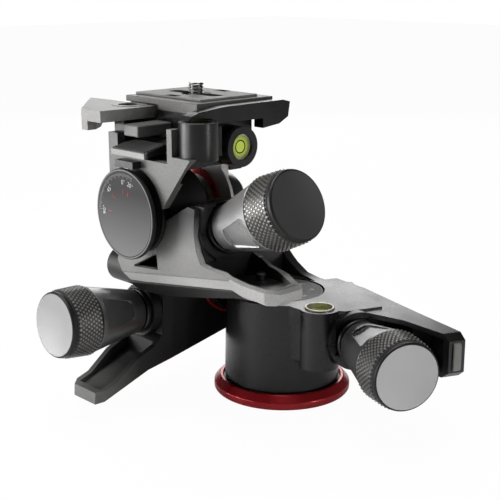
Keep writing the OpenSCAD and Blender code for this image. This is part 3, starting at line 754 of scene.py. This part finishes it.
def add_dark_openings():
    """Painted shade: thin dark sheets over the slots and notches in the pad, and a dark disc at the floor of the
    deep hole over the lever's pivot.
    """
    pad_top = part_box("camera_pad")[1][2]
    openings = {
        "pad_slot_left": [(-36, -31), (-35, -33), (-26.6, -33), (-26.6, -27), (-35, -27),
                          (-36, -29)],
        "pad_slot_right": [(-15.6, -33), (-8, -33), (-7, -31), (-7, -29), (-8, -27),
                           (-15.6, -27)],
        "pad_notch_front": [(-24.5, -43.8), (-18, -43.8), (-18, -40.5), (-24.5, -40.5)],
        "pad_notch_rear": [(-24.5, -17), (-18, -17), (-18, -13.4), (-24.5, -13.4)],
    }
    for name, corners in openings.items():
        attach(flat_patch(name, corners, pad_top, 0.04, SHADE), "top_body")
    hole = ring_mesh("lever_hole_floor", 0.05, 4.3, 0.05, at(-34, -54.6, 123.65), SHADE)
    attach(hole, "lever")


# ---------- floor, backdrop, lights and camera ----------
def floor_finish():
    """Pale floor, white to the camera except where the object shades it."""
    seen_share, mirrored_share = 0.97, 0.12
    finish, tree, shader = start_finish("studio floor", 0.7)
    patch = noise(tree, object_place(tree), 30.0)
    plug(tree, ramp(tree, patch, 0.3, 0.7, (0.9, 0.9, 0.9), (0.92, 0.92, 0.92)),
         shader.inputs["Base Color"])
    path = tree.nodes.new("ShaderNodeLightPath")
    seen, glossy, through = [Wire(tree, path.outputs[f"Is {kind} Ray"])
                             for kind in ("Camera", "Glossy", "Transmission")]
    glow = tree.nodes.new("ShaderNodeEmission")
    glow.inputs[0].default_value = (1, 1, 1, 1)
    blend = tree.nodes.new("ShaderNodeMixShader")
    plug(tree, seen * seen_share + glossy.most(through) * mirrored_share, blend.inputs[0])
    tree.links.new(shader.outputs[0], blend.inputs[1])
    tree.links.new(glow.outputs[0], blend.inputs[2])
    tree.links.new(blend.outputs[0], tree.nodes["Material Output"].inputs["Surface"])
    return finish


def build_stage():
    floor_drop, dim_share = 0.05 * MM, 0.05
    bpy.ops.mesh.primitive_plane_add(size=6, location=(0, 0, -floor_drop))
    floor = bpy.context.object
    floor.name = "floor"
    floor.data.materials.append(floor_finish())
    world = bpy.data.worlds.new("studio")
    bpy.context.scene.world = world
    world.use_nodes = True
    tree = world.node_tree
    path = tree.nodes.new("ShaderNodeLightPath")
    seen, through = [Wire(tree, path.outputs[f"Is {kind} Ray"])
                     for kind in ("Camera", "Transmission")]
    back = tree.nodes["Background"]
    back.inputs["Color"].default_value = (1, 1, 1, 1)
    plug(tree, seen.most(through) * (1 - dim_share) + dim_share, back.inputs["Strength"])


# lamps: place and size in metres, power in watts; all of them face the aim
AIM = Vector((0, -0.02, 0.07))
LAMPS = {
    "top box": ((-0.15, -0.1, 0.8), (0.6, 0.6), 5.5),
    "left box": ((-0.6, -0.7, 0.25), (0.45, 0.5), 6.3),
    "low box": ((-0.3, -0.62, 0.03), (0.6, 0.1), 1.2),
    "back box": ((-0.65, 0.6, 0.32), (0.5, 0.4), 1.7),
    "right strip": ((0.75, 0.15, 0.12), (0.08, 0.6), 2.0),
}


def build_lights():
    for name, (place, size, power) in LAMPS.items():
        data = bpy.data.lights.new(name, "AREA")
        data.shape = "RECTANGLE"
        data.size, data.size_y = size
        data.energy = power
        item = show(name, data)
        item.location = place
        item.rotation_euler = (AIM - Vector(place)).to_track_quat("-Z", "Y").to_euler()
        item.visible_camera = False


def build_camera():
    """The camera solved from the photo: place, heading, pitch and lens."""
    sensor_width, focal_pixels, photo_pixels = 36, 1054.32, 500
    pitch, heading = 90 - 14.68, 46.40
    data = bpy.data.cameras.new("photo camera")
    data.sensor_width = sensor_width
    data.lens = sensor_width * focal_pixels / photo_pixels
    camera = show("photo camera", data)
    camera.location = (309.2 * MM, -314.0 * MM, 177.4 * MM)
    camera.rotation_euler = (math.radians(pitch), 0, math.radians(heading))
    bpy.context.scene.camera = camera


dress_dials()
dress_vials()
dress_others()
add_knurls()
add_camera_screw()
add_scales()
add_latch_ribs()
add_dark_openings()
build_stage()
build_lights()
build_camera()
bpy.context.scene.view_settings.view_transform = "Standard"
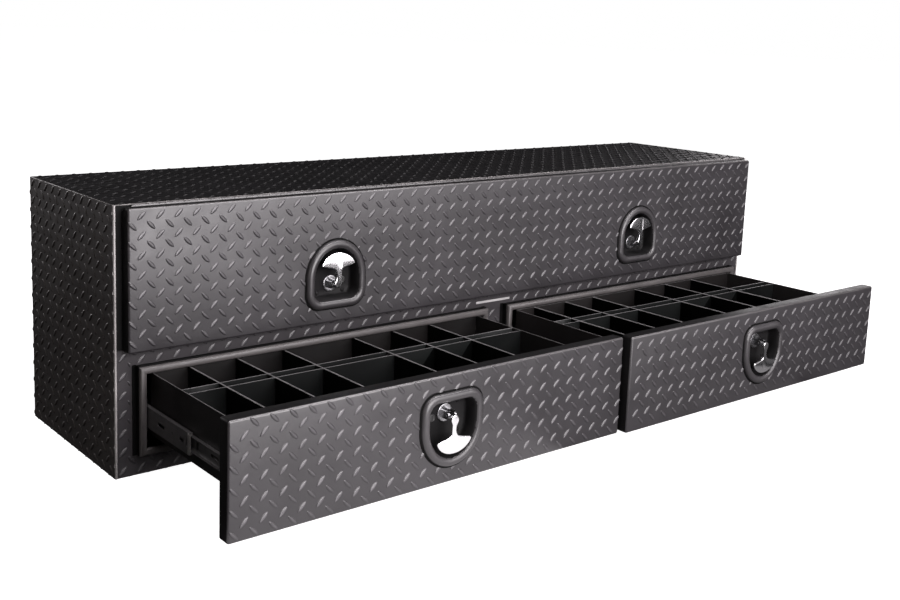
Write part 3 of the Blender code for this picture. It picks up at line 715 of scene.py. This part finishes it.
def add_handle(bm):
    outline = handle_outline()
    steps = [(-4.6, 2.2), (-4.5, 1.5), (-4.2, 0.8), (-3.6, 0.25), (-2.8, 0.0), (2.2, 0.0), (2.9, 0.3), (3.4, 0.9), (3.5, 1.6)]
    rings = []
    for y, distance in steps:
        ring = []
        for x, z in inset(outline, distance):
            bow = 0.0016 * (z - 36.0) ** 2 if z > 36 else 0.0
            ring.append(bm.verts.new((x, PLATE_Y + (y + 4.6) * 0.62 + bow, z)))
        rings.append(ring)
    count = len(outline)
    for one, two in zip(rings, rings[1:]):
        for k in range(count):
            j = (k + 1) % count
            bm.faces.new((one[k], one[j], two[j], two[k]))
    caps = [bm.faces.new(rings[0]), bm.faces.new(rings[-1][::-1])]
    bmesh.ops.triangulate(bm, faces=caps)


def handle_mesh():
    tongue = [*arc(PIVOT_Y, 0, 6.0, -90, 90, 24), (PLATE_Y + 4.4, 10.0), (PLATE_Y + 4.4, -1.8)]
    root = cut(
        built(lambda bm: add_prism(bm, tongue, "X", -4.5, 4.5)),
        built(lambda bm: add_prism(bm, circle(PIVOT_Y, 0, 2.5, 20), "X", -9, 9)),
    )
    return merged(built(add_handle), root)


def spindle_mesh(reach):
    way = 1 if reach > 0 else -1
    end = abs(reach)
    cam = [(-7, -11), (7, -11), (11, -6), (10, end - 12), (7, end - 3), (0, end), (-7, end - 3), (-10, end - 12), (-11, -6)]
    cam = [(x, way * z) for x, z in cam]

    def disc(bm):
        add_turned(
            bm,
            [(0, 19.4), (12.5, 19.4), (15.0, 19.1), (16.4, 19.5), (17.0, 20.4), (17.0, 21.6), (0, 21.6)],
            (0, 0, 0),
            "Y",
            48,
        )

    def ears(bm):
        outline = [(DISH_DEPTH - 1.5, -7.0), *arc(PIVOT_Y, 0, 7.0, 270, 90, 24), (DISH_DEPTH - 1.5, 7.0)]
        for low, high in ((-9.5, -4.9), (4.9, 9.5)):
            add_prism(bm, outline, "X", low, high)

    return joined(
        built(disc),
        built(lambda bm: add_prism(bm, circle(0, 0, 8.0, 32), "Y", DISH_DEPTH - 1.5, 39.0)),
        built(ears),
        built(lambda bm: add_prism(bm, circle(PIVOT_Y, 0, 2.2, 20), "X", -10.2, 10.2)),
        built(lambda bm: add_prism(bm, cam, "Y", 33.2, 37.2)),
    )


def plug_mesh():
    face = built(
        lambda bm: add_turned(
            bm,
            [(0, 19.9), (4.6, 19.9), (5.2, 19.4), (6.6, 19.5), (7.3, 20.2), (7.4, 21.6), (0, 21.6)],
            (0, 0, 0),
            "Y",
            32,
        )
    )
    mesh = joined(
        face,
        built(lambda bm: add_prism(bm, circle(0, 0, 6.2, 28), "Y", DISH_DEPTH - 1.2, 25.4)),
        built(lambda bm: add_box(bm, -13.0, 3.0, 24.4, 25.8, -2.5, 2.5)),
    )
    return cut(mesh, built(lambda bm: add_box(bm, -0.6, 0.6, 18.0, 20.9, -3.6, 3.6)))


def add_shadow_ring(bm):
    """The thin black ring round the dish's rim: painted shadow."""
    loop = [(-3.6, 0.3), (-3.6, -0.8), (-3.1, -1.3), (0.9, -1.3), (3.0, 0.3)]
    rings = [[bm.verts.new((x, y, z)) for x, z in dish_outline(d)] for d, y in loop]
    count = len(rings[0])
    for i, ring in enumerate(rings):
        following = rings[(i + 1) % len(rings)]
        for k in range(count):
            j = (k + 1) % count
            bm.faces.new((ring[k], ring[j], following[j], following[k]))


DISH_BODY, DISH_SCREWS = dish_mesh()
# Faces deep in the dish take the darker well colour: painted shade.
WELL_SHADE_FACES = [in_dish(f.center.x, f.center.z, 0, 0, False, 15.4) or f.center.y > 3.0 for f in DISH_BODY.polygons]
HANDLE = handle_mesh()
SPINDLES = {False: spindle_mesh(-44.0), True: spindle_mesh(100.0)}
PLUG = plug_mesh()


def latch(prefix, x, z, drawn, flip, body):
    at = (x, -DEPTH / 2 - 28.0 - drawn, z)
    s = -1 if flip else 1
    dish = piece(prefix + "_dish_shown", DISH_BODY.copy(), (DISH, WELL_SHADE), body, prefix + "_latch_dish", at=at, flip=flip, smooth=40)
    for face, deep in zip(dish.data.polygons, WELL_SHADE_FACES):
        face.material_index = 1 if deep else 0
    piece(prefix + "_dish_shadow_ring", built(add_shadow_ring), SHADOW_BLACK, body, None, at=at, flip=flip, smooth=50)
    piece(prefix + "_dish_screws", DISH_SCREWS.copy(), WELL_SHADE, body, None, at=at, flip=flip, smooth=40)
    piece(prefix + "_spindle_shown", SPINDLES[flip].copy(), SPINDLE, prefix + "_spindle", prefix + "_spindle", at=at, flip=flip, smooth=35, bevel=0.35)
    piece(prefix + "_handle_shown", HANDLE.copy(), CHROME, prefix + "_handle", prefix + "_t_handle", at=at, flip=flip, smooth=50)
    plug_at = (x + s * PLUG_AT[0], at[1], z + s * PLUG_AT[1])
    piece(prefix + "_plug_shown", PLUG.copy(), LOCK, prefix + "_plug", prefix + "_lock_plug", at=plug_at, flip=flip, smooth=35)


latch("door_left", -LATCH_X, DOOR_LATCH_Z, 0.0, False, "door")
latch("door_right", LATCH_X, DOOR_LATCH_Z, 0.0, False, "door")
latch("left_drawer", -LATCH_X, DRAWER_LATCH_Z, LEFT_OPEN, True, "left_drawer")
latch("right_drawer", LATCH_X, DRAWER_LATCH_Z, RIGHT_OPEN, True, "right_drawer")


# ---------------------------------------------------------------- tread pans
BEND = 4.6


def dish_cut(x, z, flip):
    s = -1 if flip else 1

    def add(bm):
        add_prism(bm, [(x + s * a, z + s * b) for a, b in dish_outline(14.8)], "Y", -33, -20)

    return built(add)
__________
Task goal.
Copy all lines from the material that include "finishes".

Solution to this problem.
Keep writing the OpenSCAD and Blender code for this image. This is part 3, starting at line 754 of scene.py. This part finishes it.
Write part 3 of the Blender code for this picture. It picks up at line 715 of scene.py. This part finishes it.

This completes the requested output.